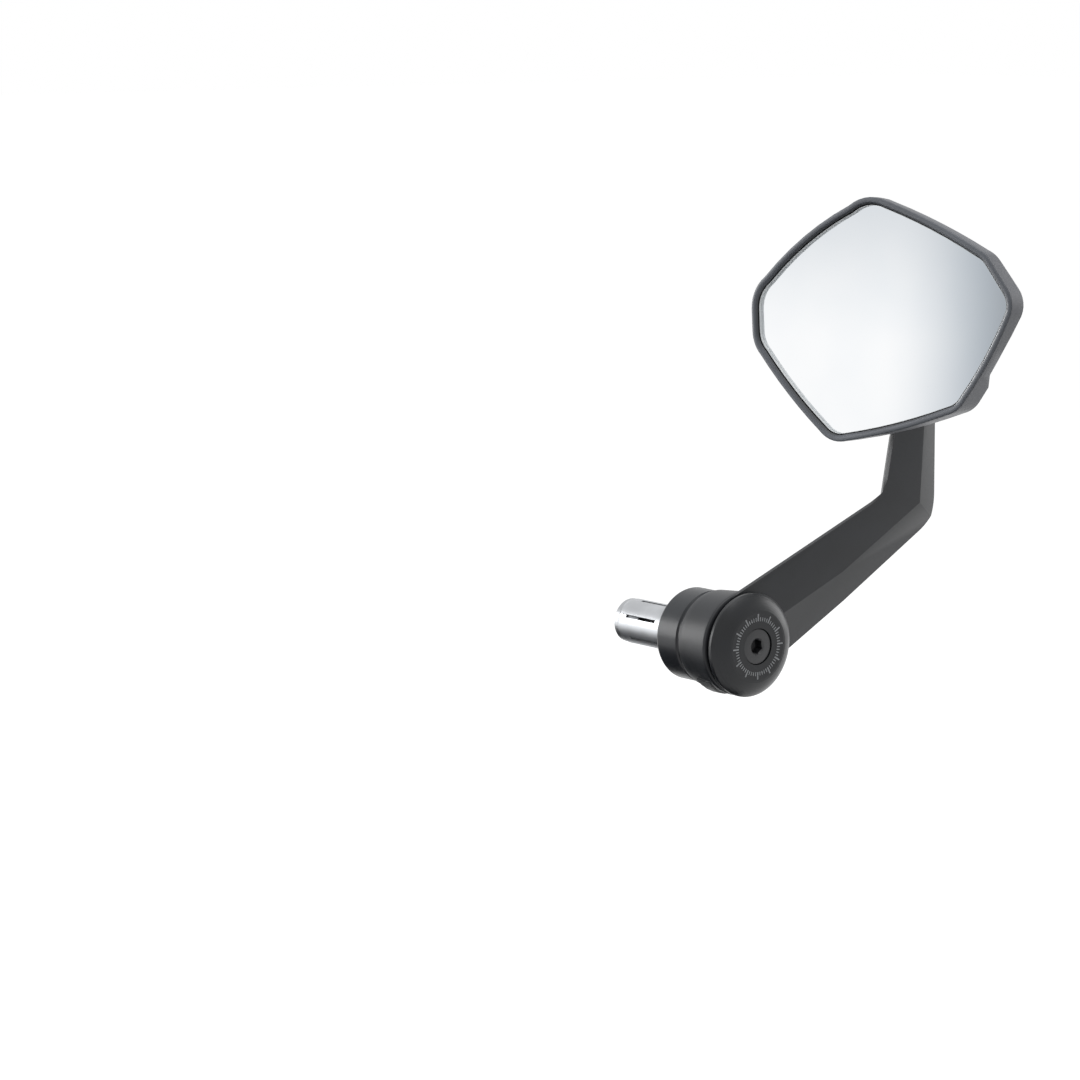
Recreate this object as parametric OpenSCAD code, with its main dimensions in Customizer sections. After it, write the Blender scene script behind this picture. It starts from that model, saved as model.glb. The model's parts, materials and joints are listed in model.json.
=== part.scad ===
// Motorcycle bar end mirror, right hand.
// X runs outward along the handlebar, Y forward, Z up.
// The origin is on the bar axis, at the face that seats on the end of the bar.

/* [Bar end] */
// Outside diameter of the inner collar
collar_d = 34; // [32:0.5:35]
// Length of the inner collar outside the bar
collar_len = 12.6; // [10:0.2:18]
// Outside diameter of the end cap and of the arm's ring at its outer face
cap_d = 38; // [36:0.5:44]
// Overall thickness of the end cap
cap_len = 5.8; // [5.2:0.1:8]
// Diameter of the cap's flat face
cap_face_d = 26.6; // [24:0.2:28]
// Height of the cap's straight side
cap_side = 1.8; // [1.4:0.1:2.6]
// Width of the collar's shoulder beside the arm's ring
shoulder_w = 5; // [4:0.25:5.5]
// Diameter of the plug inside the handlebar
plug_d = 16.8; // [16:0.1:17.6]
// Length of the collar's spigot inside the bar
spigot_len = 4; // [3:0.5:8]
// Length of the split expander sleeve
sleeve_len = 25; // [22:0.5:34]
// Smallest bore of the expander sleeve
sleeve_bore_d = 10.4; // [9.6:0.2:11]
// Width of a slit in the expander sleeve
slit_w = 1.2; // [1:0.1:1.4]
// Turn of the sleeve's slits from the vertical, in degrees
slit_turn = 7.5; // [0:0.5:30]
// Thread diameter of the centre screw
screw_d = 8; // [6:1:8]
// Head diameter of the centre screw
screw_head_d = 12.8; // [12:0.1:13]
// Hexagon socket of the centre screw, across flats
screw_hex = 5; // [4:0.5:6]
// Diameter of the two pins that lock the cap to the collar
dowel_d = 2.5; // [2:0.1:3]
// Thickness of each plain washer beside the arm's ring
washer_t = 0.6; // [0.5:0.1:1]
// Height of the wave washer under the cap
wave_h = 1.1; // [0.9:0.1:1.6]
// Thickness of the wave washer's steel
wave_t = 0.4; // [0.3:0.05:0.5]
// Depth of the pins in the collar's journal
dowel_deep = 5; // [4:0.25:6]
// Depth of the pins in the cap
dowel_cap = 2; // [1.5:0.1:2.4]

/* [Arm] */
// Length of the ring along the bar
ring_len = 16; // [14:0.5:20]
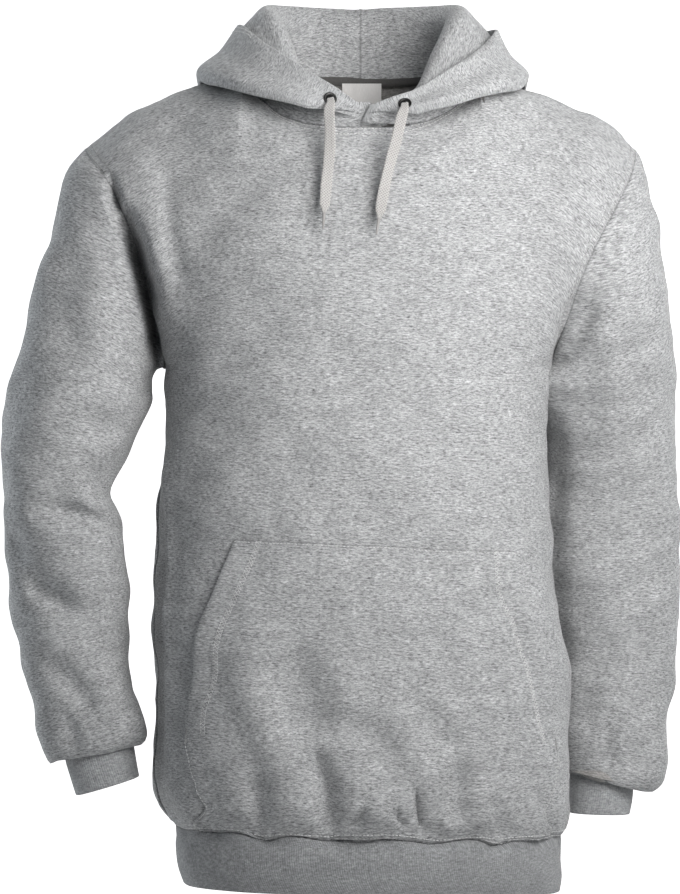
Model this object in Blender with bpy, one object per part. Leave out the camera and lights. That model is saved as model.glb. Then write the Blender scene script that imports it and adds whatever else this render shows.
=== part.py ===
"""Pullover hoodie, filled out as if worn: sewn fleece panels, rib cuffs and waistband, a kangaroo
pocket, and a hood that is pushed back, with two metal eyelets and the free ends of its drawcord.

Left and right are the wearer's: the wearer's left is at +X, and the front faces -Y. The origin is
at the middle of the neck opening, level with the neck ends of the shoulder seams. Sizes and tables
are in millimetres and degrees. Every cloth piece is a sheet of points, its right side out, that is
given a wall towards the wearer. Sheets that are sewn together share their edge points, and each is
then trimmed by half of the seam gap.
"""

import math

import bmesh
import bpy
import numpy as np
from mathutils import Vector

MM = 0.001
SEAM_GAP = 0.3
FLEECE = 3.0  # thickness of brushed fleece
RIB = 2.6  # thickness of the rib, folded double
POCKET_CLOTH = 2.4
TAPE = 1.0
LABEL = 1.0

UNDERARM = -252.0  # level where the side seams meet the sleeves
SEAM = -670.0  # level of the waistband's seam
HEM = -722.0
POCKET_TOP = -410.5

GATHERED_ROWS = np.array([SEAM, -665, -657, -646, -630, -610, -587])
BAND_ROWS = np.array([HEM, -716, -702, -688, -677, SEAM])
POCKET_SPANS = 7  # rows from there to the pocket's top
UPPER_SPANS = 5  # and on to the underarm
SHOULDER_COLUMNS = 6  # spans of a body panel along each shoulder seam
NECK_COLUMNS = 14  # and along the neckline
ARMHOLE_ROWS = 10  # spans from the underarm to the shoulder
SHOULDER_REACH = 0.235  # share of a body panel's width below each shoulder seam
SHOULDER_BUNCHING = 1.5  # above 1 the columns are closer together at the sleeve


def table(columns, *rows):
    """A short table, read by the names of its columns."""
    return dict(zip(columns.split(), np.array(rows, float).T))


# Level sections of the body, from the underarm to the hem. left and right are half widths, front and
# back half depths, power squares the section, turn twists it to the wearer's left, lean drops that side.
BODY = table(
    "height left right front back power turn lean",
    (-252, 172, 176, 126, 114, 2.30, 1.0, 0.010),
    (-300, 169, 177, 131, 113, 2.30, 2.0, 0.020),
    (-345, 169, 181, 134, 111, 2.35, 3.0, 0.032),
    (-410, 172, 185, 137, 110, 2.40, 5.0, 0.046),
    (-464, 179, 188, 139, 110, 2.40, 6.0, 0.042),
    (-510, 186, 188, 140, 112, 2.40, 7.0, 0.037),
    (-560, 188, 187, 141, 114, 2.40, 7.5, 0.033),
    (-615, 189, 187, 141, 116, 2.40, 8.0, 0.032),
    (-640, 189, 186, 139, 115, 2.40, 8.0, 0.031),
    (-655, 188, 182, 135, 112, 2.40, 8.0, 0.030),
    (-664, 186, 177, 130, 108, 2.40, 8.0, 0.029),
    (-670, 183, 171, 126, 105, 2.40, 8.0, 0.028),
    (-676, 182, 169, 125, 104, 2.40, 8.0, 0.028),
    (-690, 181, 168, 125, 104, 2.40, 8.0, 0.028),
    (-708, 182, 166, 123, 103, 2.40, 8.0, 0.026),
    (-722, 180, 161, 119, 99, 2.40, 8.0, 0.024),
)

# Where the rib gathers the body: the middle of each dip, how deep it is, and how far it pulls the seam down.
GATHERS = table(
    "angle depth drop",
    (-97, 3.0, 1.0),
    (-78, 4.0, 1.5),
    (-55, 4.0, 1.0),
    (-33, 6.0, 4.0),
    (-13, 5.0, 3.0),
    (12, 6.5, 4.5),
    (32, 6.0, 4.5),
    (54, 4.0, 1.5),
    (76, 3.5, 1.5),
    (99, 4.0, 1.5),
    (122, 5.5, 2.5),
    (144, 4.5, 2.0),
    (168, 6.0, 3.0),
    (190, 5.0, 2.5),
    (214, 6.0, 3.0),
    (238, 4.5, 2.0),
)
GIRTH_RADIUS = 150.0  # of the body, taken as round
GATHER_WIDTH = 5.5  # degrees
GATHER_RISE = 30.0  # how far a dip runs up the body
GATHER_FALL = 9.0  # and down the rib

# The shoulder seams, from the neck out to the sleeve.
SHOULDER = table(
    "side x y z",
    (-1, 106, 6, 8),
    (-1, 147, 7, 4),
    (-1, 181, 7, -9),
    (-1, 215, 5, -23),
    (-1, 240, 3, -41),
    (-1, 253, 1, -51),
    (1, 106, 6, 8),
    (1, 149, 8, 1),
    (1, 182, 8, -10),
    (1, 211, 6, -21),
    (1, 234, 3, -36),
    (1, 250, 0, -54),
)

# The armholes, from the underarm to the shoulder's tip, which are added at the ends. face -1 is the front.
ARMHOLE = table(
    "side face x y z",
    (-1, -1, 181, -36, -224),
    (-1, -1, 194, -60, -178),
    (-1, -1, 209, -67, -126),
    (-1, -1, 227, -55, -86),
    (-1, -1, 243, -30, -66),
    (-1, 1, 181, 36, -224),
    (-1, 1, 196, 58, -178),
    (-1, 1, 214, 63, -126),
    (-1, 1, 232, 53, -90),
    (-1, 1, 246, 31, -66),
    (1, -1, 177, -34, -230),
    (1, -1, 190, -60, -192),
    (1, -1, 206, -69, -152),
    (1, -1, 226, -60, -114),
    (1, -1, 243, -34, -80),
    (1, 1, 179, 38, -228),
    (1, 1, 194, 62, -185),
    (1, 1, 213, 68, -140),
    (1, 1, 232, 57, -100),
    (1, 1, 246, 33, -72),
)

# How a body panel leaves the underarm level and arrives at its top, as pulls in x, y and z: in the
# middle and at the sides, then at the neck and at the shoulders. y is towards the neck.
CHEST_PULL = np.array([0.0, 0.0, 215.0])
SIDE_PULL = np.array([0.0, 0.0, 285.0])
NECK_PULL = np.array([0.0, 47.5, 81.7])
SHOULDER_PULL = np.array([0.0, 185.0, 22.2])
NECK_SHARE = 0.27  # of a panel's width, from its middle to where it is wholly shoulder
ARMHOLE_SHARE = 0.30  # of a panel's width that follows the armhole

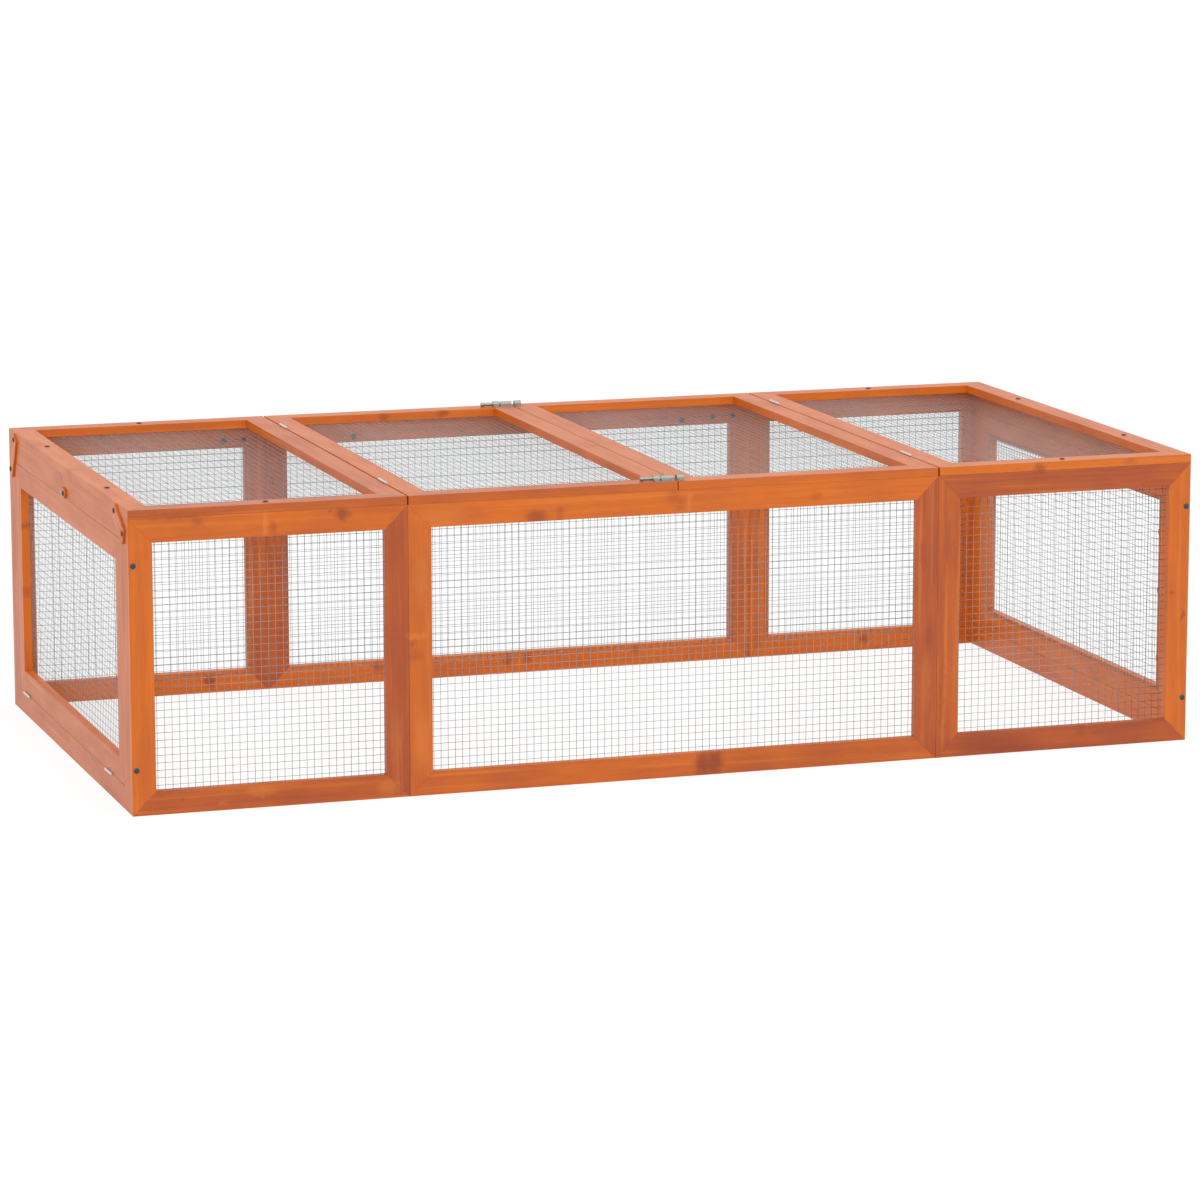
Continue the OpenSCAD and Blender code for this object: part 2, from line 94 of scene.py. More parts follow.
# Knots and stain marks that show in the boards, by the axis across their face and where the
# face is. Each has its middle along the other two axes, in millimetres from the middle of the
# run on the ground, its half sizes, and how much darker it is, or paler where negative.
MARKS = {
    (Y, -456): (
        ((-557, 461), (13, 12), 0.75), ((-576, 467), (4, 4), 0.6), ((-681, 451), (4, 20), -0.45),
        ((-668, 447), (7, 12), 0.4), ((-472, 415), (14, 45), 0.25), ((-789, 462), (12, 10), 0.35),
        ((-820, 473), (70, 7), 0.35), ((-485, 18), (20, 14), -0.35), ((-694, 26), (28, 10), -0.3),
        ((-756, 10), (10, 6), -0.25), ((-821, 21), (4, 4), 0.5), ((-239, 441), (20, 12), 0.65),
        ((-199, 435), (7, 7), 0.35), ((-199, 447), (9, 9), 0.35), ((19, 451), (5, 20), -0.35),
        ((-9, 458), (15, 14), 0.3), ((236, 447), (12, 9), 0.3), ((-437, 259), (18, 7), -0.4),
        ((-444, 247), (5, 5), 0.45), ((-440, 229), (14, 11), 0.3), ((62, 20), (20, 26), 0.85),
        ((45, 17), (17, 26), 0.85), ((115, 18), (60, 26), 0.25), ((424, 342), (6, 32), 0.35),
        ((436, 205), (10, 20), 0.3), ((460, 115), (6, 80), 0.4), ((891, 213), (4, 10), 0.6),
        ((870, 253), (4, 4), 0.55), ((628, 474), (13, 9), 0.55), ((790, 478), (14, 7), 0.3),
        ((545, 16), (95, 22), 0.65), ((560, 8), (95, 9), 0.8), ((710, 28), (11, 12), 0.45),
        ((790, 31), (85, 8), 0.3), ((812, 12), (3, 3), 0.5), ((290, 16), (110, 22), 0.2),
        ((-397, 449), (45, 16), -0.25), ((3, 447), (14, 12), 0.3), ((-430, 350), (14, 50), -0.25),
        ((-430, 90), (14, 55), -0.3), ((-474, 93), (12, 45), -0.2), ((431, 130), (12, 55), -0.2),
    ),
    (X, -893): (
        ((365, 327), (14, 7), 0.45), ((365, 214), (14, 12), 0.3),
    ),
    (X, -900): (
        ((262, 478), (20, 11), 0.25), ((-31, 478), (22, 12), 0.3),
    ),
    (Y, 418): (
        ((-241, 477), (12, 8), 0.5), ((-134, 479), (13, 8), 0.6),
    ),
    (Y, 442): (
        ((-557, 20), (11, 13), 0.8), ((-453, 14), (20, 16), 0.2), ((-250, 27), (12, 10), 0.55),
        ((-9, 24), (11, 14), 0.6), ((27, 26), (10, 12), 0.5), ((233, 29), (11, 10), 0.55),
        ((674, 21), (9, 11), 0.6),
    ),
}
MARK_DEPTH = 25  # half of how far a mark goes through its board, in millimetres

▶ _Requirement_
Please return every line from the first one in the records above down to the line containing "of the bar.", including both, exactly as written and nothing more.

▶ _Final result_
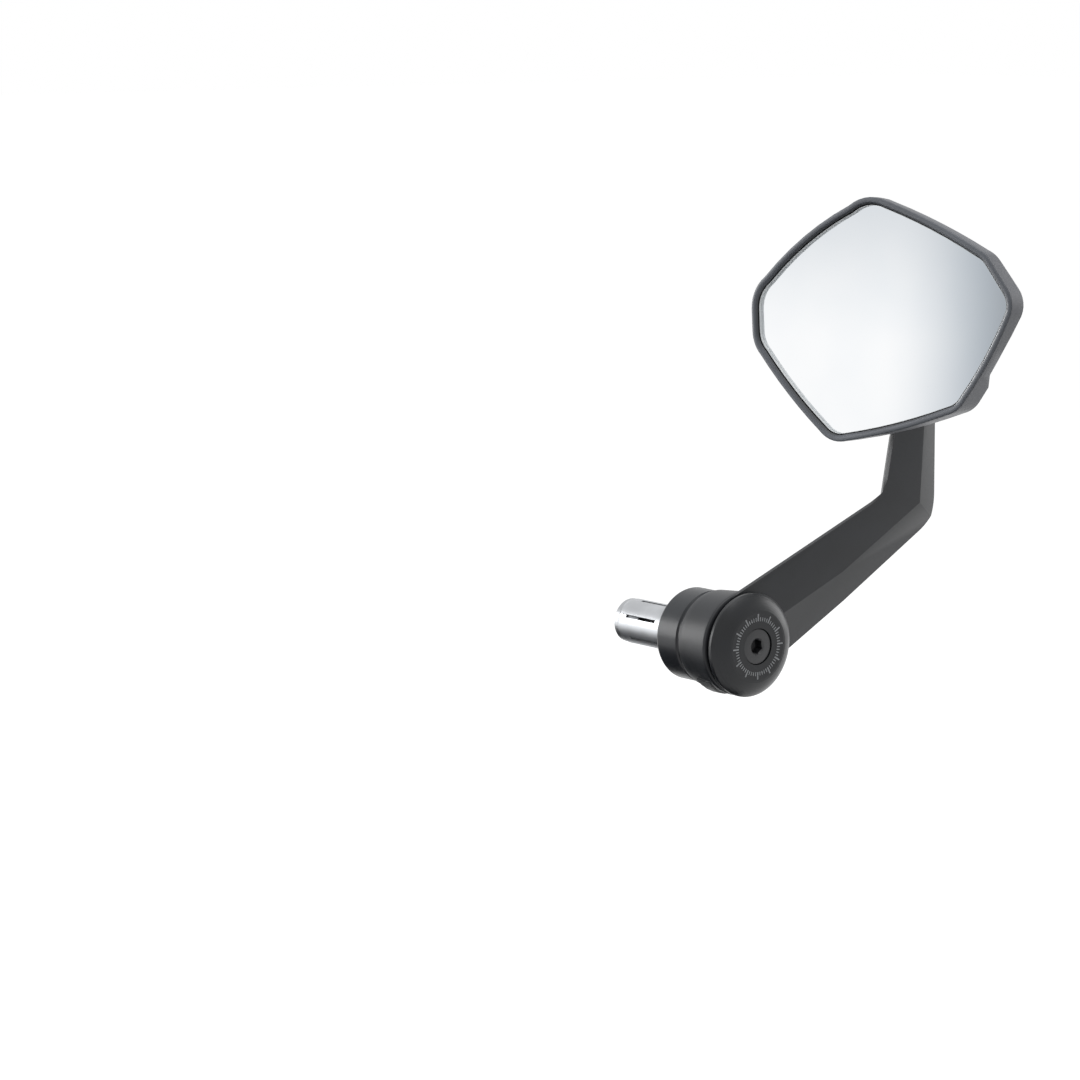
Recreate this object as parametric OpenSCAD code, with its main dimensions in Customizer sections. After it, write the Blender scene script behind this picture. It starts from that model, saved as model.glb. The model's parts, materials and joints are listed in model.json.
=== part.scad ===
// Motorcycle bar end mirror, right hand.
// X runs outward along the handlebar, Y forward, Z up.
// The origin is on the bar axis, at the face that seats on the end of the bar.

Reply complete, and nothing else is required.